---- Information provided

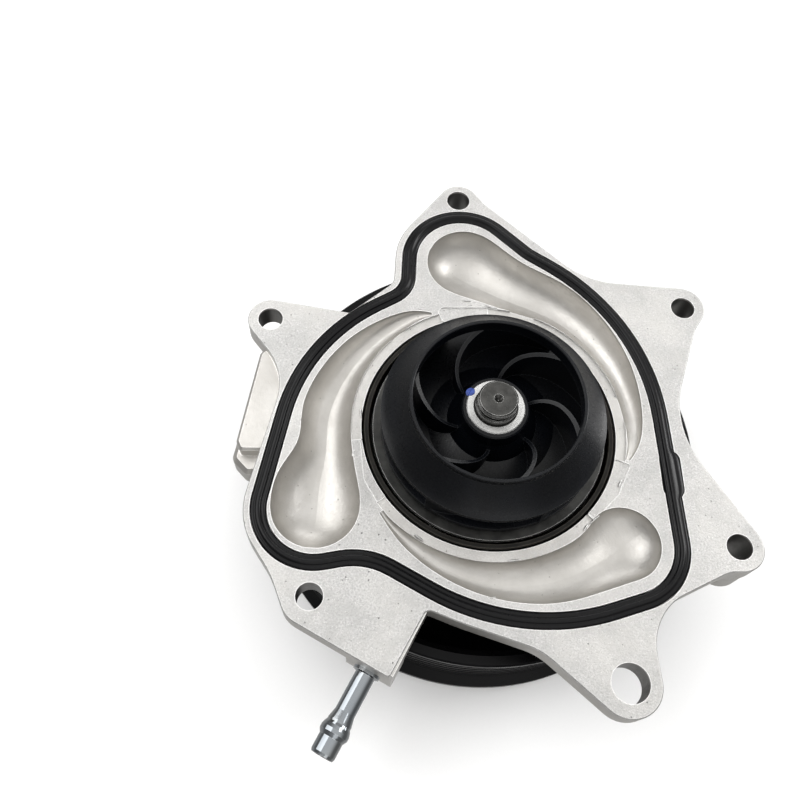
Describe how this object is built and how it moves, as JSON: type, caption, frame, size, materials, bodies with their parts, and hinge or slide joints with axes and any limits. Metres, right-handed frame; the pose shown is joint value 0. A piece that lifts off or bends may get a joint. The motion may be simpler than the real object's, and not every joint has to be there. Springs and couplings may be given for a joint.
{
  "type": "automotive coolant pump",
  "caption": "Belt-driven coolant pump with a cast volute flange, closed plastic impeller, vacuum-operated ring slide, profile gasket and cup pulley.",
  "frame": {"origin": "shaft axis on the machined mounting face of the flange", "axes": "+Z along the shaft away from the pulley, out of the mounting face; +Y towards the top lug; +X completes the right-handed frame"},
  "size_m": [0.1811, 0.215, 0.0757],
  "materials": {
    "cast_aluminium": "shot-blasted die casting with machined faces",
    "gasket_rubber": "satin moulded rubber",
    "plated_steel": "bright zinc plating",
    "shaft_steel": "ground dark steel",
    "bearing_steel": "ground bearing steel",
    "bush_steel": "matt turned steel",
    "cage_plastic": "natural polyamide",
    "seal_rubber": "moulded rubber",
    "seal_steel": "deep-drawn stainless steel",
    "seal_carbon": "lapped carbon",
    "seal_ceramic": "lapped silicon carbide",
    "impeller_plastic": "satin glass-filled plastic",
    "slide_steel": "dark coated steel",
    "cover_steel": "dark pressed steel",
    "screw_steel": "zinc-plated steel",
    "pulley_steel": "black electro-coat",
    "hub_steel": "phosphated steel"
  },
  "bodies": {
    "pump_body": {"housing": "cast_aluminium", "profile_gasket": "gasket_rubber", "vacuum_nipple": "plated_steel", "bearing_outer_race": "bearing_steel", "bearing_seals": "seal_rubber", "seal_cup": "seal_steel", "seal_bellows": "seal_rubber", "seal_spring": "seal_steel", "seal_carbon_ring": "seal_carbon", "slide_cover_plate": "cover_steel", "cover_plate_screws": "screw_steel"},
    "rotor": {"pump_shaft": "shaft_steel", "impeller": "impeller_plastic", "impeller_shroud": "impeller_plastic", "impeller_bush": "bush_steel", "seal_mating_ring": "seal_ceramic", "seal_mating_boot": "seal_rubber", "pulley": "pulley_steel", "pulley_hub": "hub_steel", "pulley_screws": "screw_steel"},
    "ball_train": {"bearing_balls": "bearing_steel", "ball_cage": "cage_plastic"},
    "roller_train": {"bearing_rollers": "bearing_steel", "roller_cage": "cage_plastic"},
    "slide_ring": {"ring_slide": "slide_steel", "slide_outer_seal": "seal_rubber", "slide_inner_seal": "seal_rubber", "slide_return_springs": "seal_steel"}
  },
  "joints": [
    {"name": "rotor_spin", "type": "hinge", "parent": "pump_body", "child": "rotor", "pos_m": [0, 0, 0], "axis": [0, 0, 1], "continuous": true},
    {"name": "ball_train_spin", "type": "hinge", "parent": "pump_body", "child": "ball_train", "pos_m": [0, 0, -0.0238], "axis": [0, 0, 1], "continuous": true},
    {"name": "roller_train_spin", "type": "hinge", "parent": "pump_body", "child": "roller_train", "pos_m": [0, 0, -0.0346], "axis": [0, 0, 1], "continuous": true},
    {"name": "slide_travel", "type": "slide", "parent": "pump_body", "child": "slide_ring", "axis": [0, 0, 1], "range_m": [0, 0.013], "stiffness_N_per_m": 800, "springref_m": -0.01, "deforming": ["slide_return_springs"]}
  ],
  "couplings": [
    {"joint": "ball_train_spin", "follows": "rotor_spin", "ratio": 0.361},
    {"joint": "roller_train_spin", "follows": "rotor_spin", "ratio": 0.361}
  ]
}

--------

**Given problem**. Give the listing again, word for word.

**Output below**.
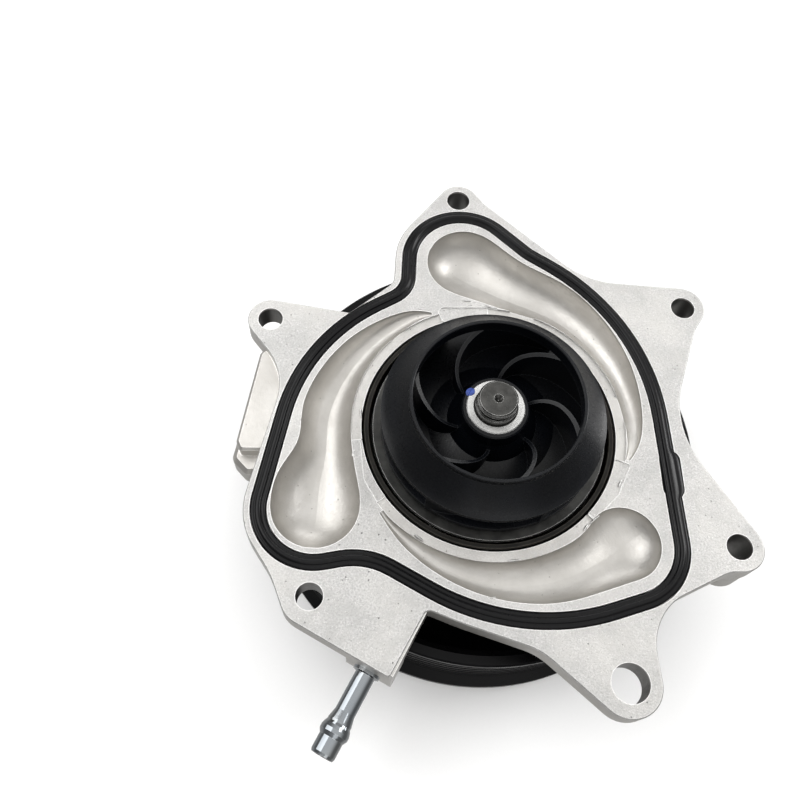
Describe how this object is built and how it moves, as JSON: type, caption, frame, size, materials, bodies with their parts, and hinge or slide joints with axes and any limits. Metres, right-handed frame; the pose shown is joint value 0. A piece that lifts off or bends may get a joint. The motion may be simpler than the real object's, and not every joint has to be there. Springs and couplings may be given for a joint.
{
  "type": "automotive coolant pump",
  "caption": "Belt-driven coolant pump with a cast volute flange, closed plastic impeller, vacuum-operated ring slide, profile gasket and cup pulley.",
  "frame": {"origin": "shaft axis on the machined mounting face of the flange", "axes": "+Z along the shaft away from the pulley, out of the mounting face; +Y towards the top lug; +X completes the right-handed frame"},
  "size_m": [0.1811, 0.215, 0.0757],
  "materials": {
    "cast_aluminium": "shot-blasted die casting with machined faces",
    "gasket_rubber": "satin moulded rubber",
    "plated_steel": "bright zinc plating",
    "shaft_steel": "ground dark steel",
    "bearing_steel": "ground bearing steel",
    "bush_steel": "matt turned steel",
    "cage_plastic": "natural polyamide",
    "seal_rubber": "moulded rubber",
    "seal_steel": "deep-drawn stainless steel",
    "seal_carbon": "lapped carbon",
    "seal_ceramic": "lapped silicon carbide",
    "impeller_plastic": "satin glass-filled plastic",
    "slide_steel": "dark coated steel",
    "cover_steel": "dark pressed steel",
    "screw_steel": "zinc-plated steel",
    "pulley_steel": "black electro-coat",
    "hub_steel": "phosphated steel"
  },
  "bodies": {
    "pump_body": {"housing": "cast_aluminium", "profile_gasket": "gasket_rubber", "vacuum_nipple": "plated_steel", "bearing_outer_race": "bearing_steel", "bearing_seals": "seal_rubber", "seal_cup": "seal_steel", "seal_bellows": "seal_rubber", "seal_spring": "seal_steel", "seal_carbon_ring": "seal_carbon", "slide_cover_plate": "cover_steel", "cover_plate_screws": "screw_steel"},
    "rotor": {"pump_shaft": "shaft_steel", "impeller": "impeller_plastic", "impeller_shroud": "impeller_plastic", "impeller_bush": "bush_steel", "seal_mating_ring": "seal_ceramic", "seal_mating_boot": "seal_rubber", "pulley": "pulley_steel", "pulley_hub": "hub_steel", "pulley_screws": "screw_steel"},
    "ball_train": {"bearing_balls": "bearing_steel", "ball_cage": "cage_plastic"},
    "roller_train": {"bearing_rollers": "bearing_steel", "roller_cage": "cage_plastic"},
    "slide_ring": {"ring_slide": "slide_steel", "slide_outer_seal": "seal_rubber", "slide_inner_seal": "seal_rubber", "slide_return_springs": "seal_steel"}
  },
  "joints": [
    {"name": "rotor_spin", "type": "hinge", "parent": "pump_body", "child": "rotor", "pos_m": [0, 0, 0], "axis": [0, 0, 1], "continuous": true},
    {"name": "ball_train_spin", "type": "hinge", "parent": "pump_body", "child": "ball_train", "pos_m": [0, 0, -0.0238], "axis": [0, 0, 1], "continuous": true},
    {"name": "roller_train_spin", "type": "hinge", "parent": "pump_body", "child": "roller_train", "pos_m": [0, 0, -0.0346], "axis": [0, 0, 1], "continuous": true},
    {"name": "slide_travel", "type": "slide", "parent": "pump_body", "child": "slide_ring", "axis": [0, 0, 1], "range_m": [0, 0.013], "stiffness_N_per_m": 800, "springref_m": -0.01, "deforming": ["slide_return_springs"]}
  ],
  "couplings": [
    {"joint": "ball_train_spin", "follows": "rotor_spin", "ratio": 0.361},
    {"joint": "roller_train_spin", "follows": "rotor_spin", "ratio": 0.361}
  ]
}